One system will have you begin to memorize from the 30th Juz’ first. A total focus on that. It’s a great way to start. It has more pages than any other Juz’, covers every Tajweed rule you’d need to know, and has a great range of āyāt (small to medium). After this, some will go on to the 29th or memorize specific sūrah, such as Yāsīn, al-Wāq’iah, ar-Rahmān, and al-Mulk. After this, they will go on to start rounds of stacking. I’ll explain this shortly.
Another system will have you memorize the 30th and then start a round of stacking. Others will not start with the 30th at all – but will begin with the stacking system itself.
How does the stacking system work?
You will start memorizing a page a day but starting from the last page of the first Juz’. The way to memorize it can be to either begin from the first line to the last or from the last line to the first. The next day you move on to the last page of the second Juz’. Then the same for the 3rd, 4th, 5th, and so on. In this way, by the end of the month, you will have finished 29 or 30 pages. One page per Juz’. This is round one. Each round can last between 29/30 (minimum) to 40 days (max).
So in other words, you are stacking pages together over time. You begin with the 20th page of Sūrah al-Baqarah (وقال كونوا). After that, count another 20 pages and memorize the 40th page of Sūrah al-Baqarah (فلما فصل or و قال لهم نبيهم). After memorizing that, keep counting every 20 pages and memorize until you reach the end. This will complete one round of stacking.
Now you will go on to memorize the 19th page of Sūrah al-Baqarah (the page right before وقال كونوا or و قال لهم نبيهم), then count another 20 pages until you reach the 39th page of Sūrah al-Baqarah (ألم تر إلى الملاء or ألم تر إلى الذين خرجوا) and so on.
This means, using the 15-lined Mus’haf (copy of Qur’an), you will make at least 20 rounds of learning a page per juz’. This is a 20 month period.
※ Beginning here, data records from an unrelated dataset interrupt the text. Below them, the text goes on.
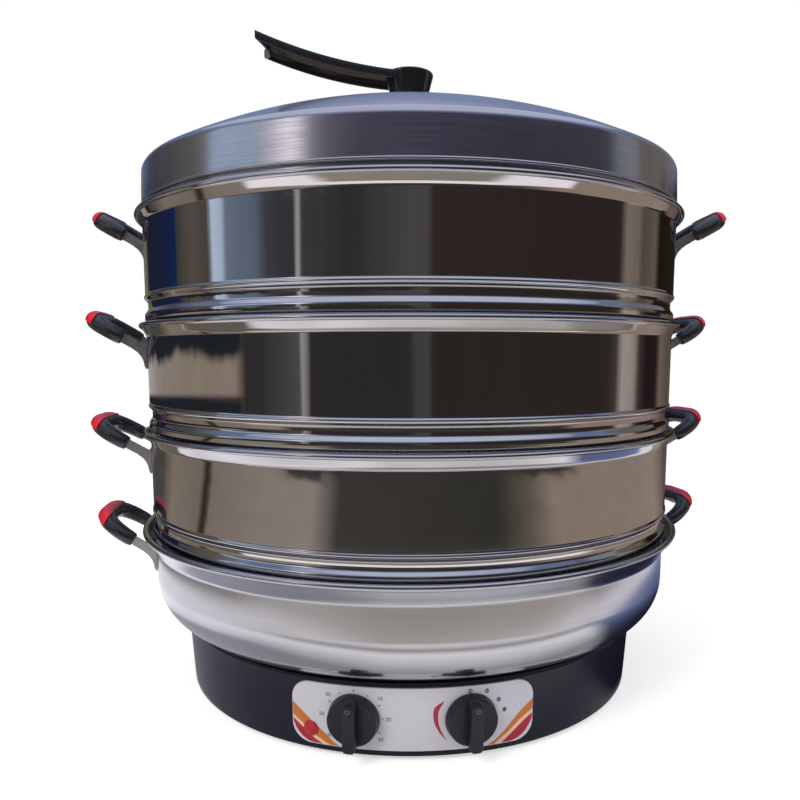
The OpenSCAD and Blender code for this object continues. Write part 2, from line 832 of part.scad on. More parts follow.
module base_bottom_cover() {
    color(housing)
        difference() {
            translate([0, 0, rubber_h]) cylinder(r = cover_r, h = cover_t);
            for (k = [0 : cover_screw_count - 1])
                rotate([0, 0, k * 360 / cover_screw_count])
                    translate([cover_screw_at_r, 0, rubber_h - overrun])
                        cylinder(r = cover_screw_r + fit_gap, h = cover_t + 2 * overrun, $fn = 24);
            for (k = [0 : 3])
                rotate([0, 0, 45 + k * 90])
                    translate([rubber_at_r, 0, rubber_h - overrun])
                        cylinder(r = rubber_stud_r, h = cover_t + 2 * overrun, $fn = 32);
            for (k = [0 : vent_count - 1])
                rotate([0, 0, (k + 0.5) * 360 / vent_count])
                    translate([vent_r - vent_l, -vent_w / 2, rubber_h - overrun])
                        cube([vent_l, vent_w, cover_t + 2 * overrun]);
        }
}

module rubber_feet() {
    color(rubber)
        for (k = [0 : 3])
            rotate([0, 0, 45 + k * 90])
                translate([rubber_at_r, 0, 0]) {
                    cylinder(r = rubber_r, h = rubber_h, $fn = 48);
                    cylinder(r = rubber_stud_r - fit_gap, h = rubber_h + rubber_stud_h, $fn = 32);
                    translate([0, 0, rubber_h + cover_t + fit_gap])
                        cylinder(r1 = rubber_stud_r + 2 * hole_gap, r2 = rubber_stud_r / 2,
                                 h = rubber_stud_h - cover_t, $fn = 32);
                }
}

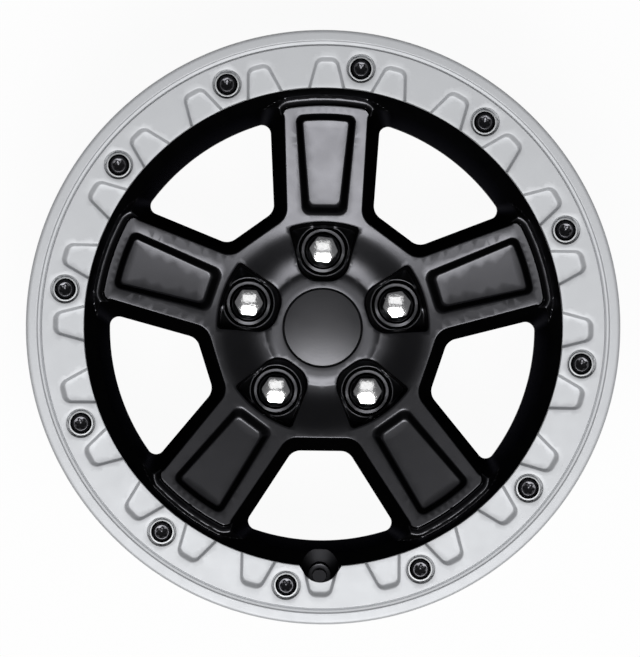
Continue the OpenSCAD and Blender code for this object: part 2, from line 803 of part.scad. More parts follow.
// Ring screws and their washers

module at_screw(i) {
    rotate([0, 0, -screw_turn - (i - 1) * 360 / screw_n]) translate([0, screw_pcr, 0]) children();
}

// Six-lobed socket
module socket_cutter() {
    lobe_share = 0.28;
    lobe_d = screw_socket_d * lobe_share;
    bevel = 0.6;
    bevel_w = 0.9;
    translate([0, 0, head_z + screw_head_h - screw_socket_depth]) {
        cylinder(d = screw_socket_d - lobe_d, h = screw_head_h);
        for (i = [0:5]) rotate([0, 0, i * 60])
            translate([(screw_socket_d - lobe_d) / 2, 0, 0]) cylinder(d = lobe_d, h = screw_head_h);
        translate([0, 0, screw_socket_depth - bevel])
            cylinder(d1 = screw_socket_d - bevel_w, d2 = screw_socket_d + 2 * bevel_w, h = bevel);
    }
}

module ring_screw(i) {
    edge = 1.6;
    tip = 1;
    color([0.07, 0.07, 0.08]) at_screw(i) difference() {
        rotate_extrude() polygon(concat(
            [[0, screw_tip_z], [screw_d / 2 - tip, screw_tip_z], [screw_d / 2, screw_tip_z + tip]],
            [[screw_d / 2, head_z], [screw_head_d / 2, head_z]],
            arc([screw_head_d / 2 - edge, head_z + screw_head_h - edge], edge, 0, 90),
            [[0, head_z + screw_head_h]]
        ));
        socket_cutter();
    }
}

module ring_washer(i) {
    color([0.74, 0.75, 0.76]) at_screw(i) translate([0, 0, washer_z]) difference() {
        cylinder(d = washer_d, h = washer_t);
        translate([0, 0, -PAST]) cylinder(d = screw_d + 2 * screw_fit, h = 2 * PAST);
    }
}

// Wheel nuts

module wheel_nut(i) {
    corner_r = nut_af / sqrt(3);
    top_z = nut_z + nut_len;
    side_z = top_z - nut_dome_h;
    nose = nut_fit * seat_tan;
    seat_end_z = nut_z + nut_seat_len;
    bore_len = nut_len - nut_dome_h;
    // The dome is a quarter of an ellipse, a little fuller at its side
    fullness = 0.8;
    color([0.86, 0.86, 0.87]) rotate([0, 0, -(i - 1) * SPOKE_STEP]) translate([0, stud_pcr, 0])
    rotate([0, 0, (i - 1) * SPOKE_STEP + NUT_TURNS[i - 1]]) difference() {
        union() {
            translate([0, 0, nut_z])
                cylinder(d1 = stud_hole_d, d2 = nut_seat_d, h = nut_seat_len);
            intersection() {
                translate([0, 0, seat_end_z - EPS]) cylinder(r = corner_r, h = nut_len, $fn = 6);
                rotate_extrude() polygon(concat(
                    [[0, nut_z], [nut_seat_d / 2, nut_z], [nut_seat_d / 2, seat_end_z]],
                    [[corner_r, seat_end_z + nose + SOFT], [corner_r, side_z]],
                    [for (k = [1:2 * CORNER_N])
                        let (a = 90 * k / (2 * CORNER_N))
                        [corner_r * pow(cos(a), fullness), side_z + nut_dome_h * sin(a)]]
                ));
            }
        }
        translate([0, 0, nut_z - EPS]) cylinder(d = stud_minor_d, h = bore_len);
    }
}

// Centre cap and its spring ring

module centre_cap() {
    edge_z = cap_seat_z + cap_t;
    tip_len = 2;
    tip_z = cap_bore_z - hook_len - tip_len;
    hook_z = cap_bore_z - cap_fit;
    edge_round = 0.6;
    r = cap_d / 2;
    dome_r = (r * r + cap_crown * cap_crown) / 2 / cap_crown;
    color([0.13, 0.13, 0.14]) difference() {
        rotate_extrude() polygon(concat(
            [[0, cap_seat_z], [finger_r - finger_t, cap_seat_z], [finger_r - finger_t, tip_z]],
            [[finger_r, tip_z], [finger_r + hook_out, hook_z - hook_len / 2]],
            [[finger_r + hook_out, hook_z - SOFT], [finger_r, hook_z], [finger_r, cap_seat_z]],
            [[r, cap_seat_z], [r, edge_z - edge_round]],
            // Shallow spherical crown
            [for (i = [0:ARC_N])
                let (x = (r - edge_round) * (1 - i / ARC_N))
                [x, edge_z + cap_crown - dome_r + sqrt(dome_r * dome_r - x * x)]]
        ));
        around(finger_n) translate([0, finger_r, (tip_z + cap_seat_z) / 2 - PAST / 2])
            cube([finger_slot, 4 * finger_t, cap_seat_z - tip_z - PAST], center = true);
    }
}

module cap_spring_ring() {
    wire_r = spring_wire_d / 2;
    spring_fit = 0.1;
    ring_radius = finger_r - finger_t - wire_r - spring_fit;
    gap_angle = 14;
    color([0.6, 0.6, 0.62]) translate([0, 0, cap_bore_z - hook_len / 2])
        rotate([0, 0, gap_angle / 2]) rotate_extrude(angle = 360 - gap_angle)
            translate([ring_radius, 0]) circle(r = wire_r);
}

wheel_casting();
clamp_ring();
centre_cap();
cap_spring_ring();
for (i = SCREWS) ring_screw(i);
for (i = SCREWS) ring_washer(i);
for (i = NUTS) wheel_nut(i);
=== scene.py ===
"""Beadlock wheel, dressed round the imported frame.

The casting and the clamp ring are worked out as grids. A pocket or a window is a
profile carried along its outline, and the faces between them are filled with Delaunay
triangles that share the outlines' own points. One half of a spoke's sector is made,
mirrored and turned five times. One tooth's sector of the ring, with half a screw's bore
on its left, is turned 12 times, and so is its mirror image. Lengths are in millimetres
until a mesh is made, the axis is Z, and a spoke's sector is worked out about +Y.
"""

import math

import bmesh
import bpy
import numpy as np
from mathutils import Matrix, Vector
from mathutils.geometry import delaunay_2d_cdt


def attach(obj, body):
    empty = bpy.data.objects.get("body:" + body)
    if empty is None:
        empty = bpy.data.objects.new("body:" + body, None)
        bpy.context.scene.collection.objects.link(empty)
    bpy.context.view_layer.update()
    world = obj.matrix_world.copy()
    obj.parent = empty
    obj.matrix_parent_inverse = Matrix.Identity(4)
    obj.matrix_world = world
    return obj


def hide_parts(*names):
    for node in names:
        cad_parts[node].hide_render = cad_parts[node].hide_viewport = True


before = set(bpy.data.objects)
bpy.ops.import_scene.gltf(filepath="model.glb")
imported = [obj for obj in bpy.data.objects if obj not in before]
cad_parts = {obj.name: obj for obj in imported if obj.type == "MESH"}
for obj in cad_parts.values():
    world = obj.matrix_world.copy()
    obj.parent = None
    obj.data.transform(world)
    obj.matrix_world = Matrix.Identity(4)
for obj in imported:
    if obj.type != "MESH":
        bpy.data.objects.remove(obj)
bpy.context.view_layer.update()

MM = 0.001
SPOKES = 5
SECTOR = math.radians(36)
STEP = math.radians(1.5)

# Levels and radii of the casting. The half width of a spoke's face goes from its inner
# to its outer value between FACE_IN_Y and FACE_R.
FRONT_Z = 100.0
FACE_IN_Y = 92.0
FACE_R = 179.4
FACE_LENGTH = FACE_R - FACE_IN_Y
FACE_OUT_Z = 88.0
FACE_SLOPE = 16 / FACE_LENGTH
FACE_HW_IN, FACE_HW_OUT = 31.1, 34.1
NECK_R = 173.0
NECK_Z = 54.0
NECK_EDGE_Z = 58.0
NECK_SLOPE = 0.19
SPIGOT_R = 192.1
SPIGOT_IN_R = 190.5
SPIGOT_Z = 93.0
STUD_PCR = 63.5
BACK_R = 180.0
BACK_Z = 38.0


def unit(v):
    return v / np.linalg.norm(v)


def fillet(p0, p1, p2, steps):
    """Curve from p0 to p2 that bends at p1: (1-t)^2 p0 + 2 t (1-t) p1 + t^2 p2."""
    t = np.linspace(0, 1, steps + 1).reshape([-1] + [1] * np.ndim(p0))
    return (1 - t) ** 2 * p0 + 2 * t * (1 - t) * p1 + t**2 * p2


def rounded(points, cut, steps=3):
    """Open polyline with each inner corner rounded, starting cut before the corner
    or at 45% of the shorter side."""
    p = np.array(points, float)
    out = [p[:1]]
    for k in range(1, len(p) - 1):
        before, after = p[k - 1] - p[k], p[k + 1] - p[k]
        c = min(cut, 0.45 * np.linalg.norm(before), 0.45 * np.linalg.norm(after))
        out.append(fillet(p[k] + unit(before) * c, p[k], p[k] + unit(after) * c, steps))
    out.append(p[-1:])
    return np.concatenate(out)


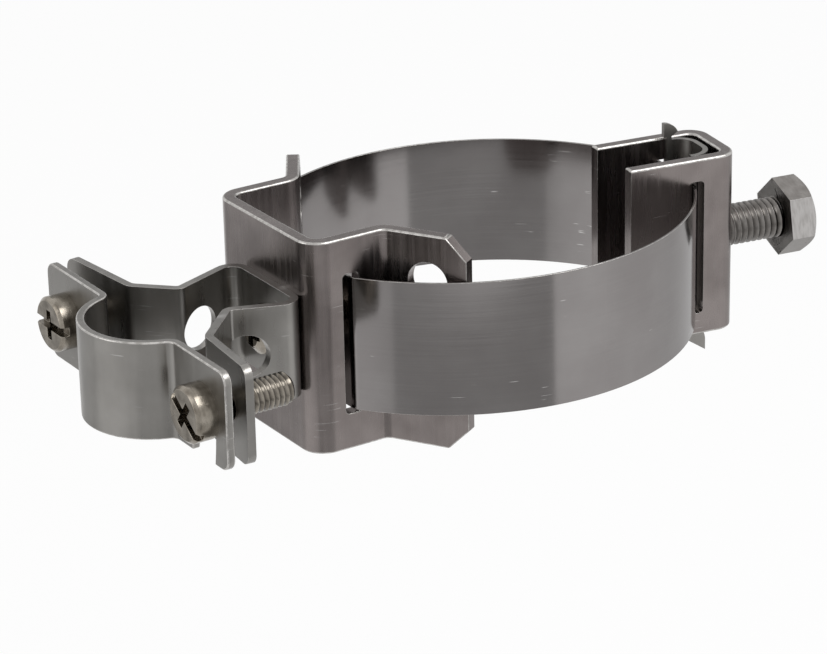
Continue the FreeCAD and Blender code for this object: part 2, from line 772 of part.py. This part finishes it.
doc.recompute()
faulty = [item.Label for item in doc.Objects if "Invalid" in item.State or "Error" in item.State]
if faulty:
    raise RuntimeError("Faulty features: " + ", ".join(faulty))
for body in [item for item in doc.Objects if item.TypeId == "PartDesign::Body"]:
    solid = body.Shape
    if solid.isNull() or not solid.isValid() or len(solid.Solids) != 1:
        raise RuntimeError(f"{body.Label} is not one valid solid")
    solid.exportStep(f"parts/{body.Label}.step")
    box = solid.BoundBox
    print(f"{body.Label:20s} {solid.Volume:9.1f} mm3  x {box.XMin:7.2f} {box.XMax:7.2f}"
          f"  y {box.YMin:7.2f} {box.YMax:7.2f}  z {box.ZMin:7.2f} {box.ZMax:7.2f}")
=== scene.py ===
import math

import bpy
from mathutils import Matrix, Vector


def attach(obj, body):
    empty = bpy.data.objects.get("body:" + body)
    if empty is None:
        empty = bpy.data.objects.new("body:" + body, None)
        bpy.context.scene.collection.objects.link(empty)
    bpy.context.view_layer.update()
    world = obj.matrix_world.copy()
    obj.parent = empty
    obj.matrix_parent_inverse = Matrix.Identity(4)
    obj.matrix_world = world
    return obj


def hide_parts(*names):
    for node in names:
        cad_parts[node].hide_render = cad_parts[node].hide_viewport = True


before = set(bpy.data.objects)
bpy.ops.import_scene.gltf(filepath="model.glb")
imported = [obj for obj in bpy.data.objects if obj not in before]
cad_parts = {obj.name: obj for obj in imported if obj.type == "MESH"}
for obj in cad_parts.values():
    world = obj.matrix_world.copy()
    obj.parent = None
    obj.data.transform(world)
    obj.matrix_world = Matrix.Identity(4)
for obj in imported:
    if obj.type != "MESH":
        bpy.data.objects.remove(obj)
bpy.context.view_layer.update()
bpy.ops.object.select_all(action="DESELECT")
mm = 0.001
headTurn = -9.36  # degrees that the tightening head is turned by
print("frame loaded")


def pointing(bearing, lift=0.0):  # unit vector from degrees round and degrees up
    across = math.radians(bearing)
    up = math.radians(lift)
    return Vector((math.cos(across) * math.cos(up), math.sin(across) * math.cos(up), math.sin(up)))


# Camera

cameraView = {
    "place": (-0.32195, -0.48733, 0.23167),  # metres
    "azimuth": -32.47,  # degrees round from straight in front
    "elevation": 22.54,
    "roll": -1.26,
    "focalPixels": 3412.06,
    "widthPixels": 827,
    "sensorWidth": 36.0,
    "nearest": 0.01,  # metres
}


def placeCamera(view):
    roll = math.radians(view["roll"])
    back = pointing(view["azimuth"] - 90, view["elevation"])
    level = pointing(view["azimuth"])
    upright = back.cross(level)
    right = level * math.cos(roll) + upright * math.sin(roll)
    up = upright * math.cos(roll) - level * math.sin(roll)
    bpy.ops.object.camera_add(location=view["place"])
    camera = bpy.context.object
    axes = Matrix((right, up, back)).transposed().to_4x4()
    camera.matrix_world = Matrix.Translation(view["place"]) @ axes
    camera.data.sensor_width = view["sensorWidth"]
    camera.data.lens = view["focalPixels"] / view["widthPixels"] * view["sensorWidth"]
    camera.data.clip_start = view["nearest"]
    bpy.context.scene.camera = camera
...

Does this mean you have to read:
- in accumulation, constantly stacking?
- 30 pages on day 30?
- 60 pages on day 60?
- 90 pages on day 90?
- then eventually the entire Qur’an in one go?
Technically yes. This is part and parcel of the stacking system. What the method attempts to do is remove the need for recent memorization and an old memorization cycle that is typical of other methods. In this way, the Ottoman method combines new memorization and revision together without having to stop your momentum to stop and revise.
Is there a program with stages used for the method?
Yes. A typical structure used in schools looks like this:
- Khatm – You must first complete at least 10 readings of the Qur’ān. Recitation fluency and pronunciation is a core focus. You must be able to recite a page within 2 minutes.
- Chi – If you qualify with the Khatm, you take Chi, which means new memorization. In a school this would be 9 hours daily at minimum, 6 days a week.
- Zor Pismis – This is repeating difficult verses.
- Kolay Pismis – This is the repetition of easier verses.
- Tekrar – repetition of everything.
- Tekrar Hepsi Seyfa – repetiion of the pages from the Juz’.
- Has – a final test reciting the entire Qur’an or 10 ajzā’ a day.
Should you use this method?
- The system is designed for a specific type of individual: those who can recite quickly (no understanding), and memorize quickly.
- It’s suitable for those who wish to go full-time. I tried the method in various modified forms to see if it could work part-time and it’s difficult to pull off with consistency.
- Scholars have disagreements about using the method. Notable scholars in Istanbul perceive this method to be the best way to memorize – period!
- Caution: If a student uses this, you will attain perfect memorization, but any inconsistency and drawbacks can lead to memorizing inconsistent disconnected parts of the Qur’an. So you would find continuation a challenge.
- If you’re not a consistent person, I wouldn’t attempt it.
How do you revise using this method?
Revision is baked into it. There’s not a separate system. You memorize every last page of each Juz’ (that’s 30 days) and on the 31st day, you memorize the second last page of the Juz’ and repeat the last page too. So when you give your memorization you have a fresh page that you have done and one from your last. You keep on stacking up your pages as so, which means you have your review within the system.
Can you use the method for revision for what you have already memorized?
- If you’ve memorized the entire Qur’ān and it’s weak, you can use this system to strengthen it.
- Let’s say, you struggle with your revision cycle. You go through one round and you find that you have a weakness again. Using this method instead would mean that you can batch pages together. This can be for example 5 pages per 5 juz’ a day, or anything else that you can think of.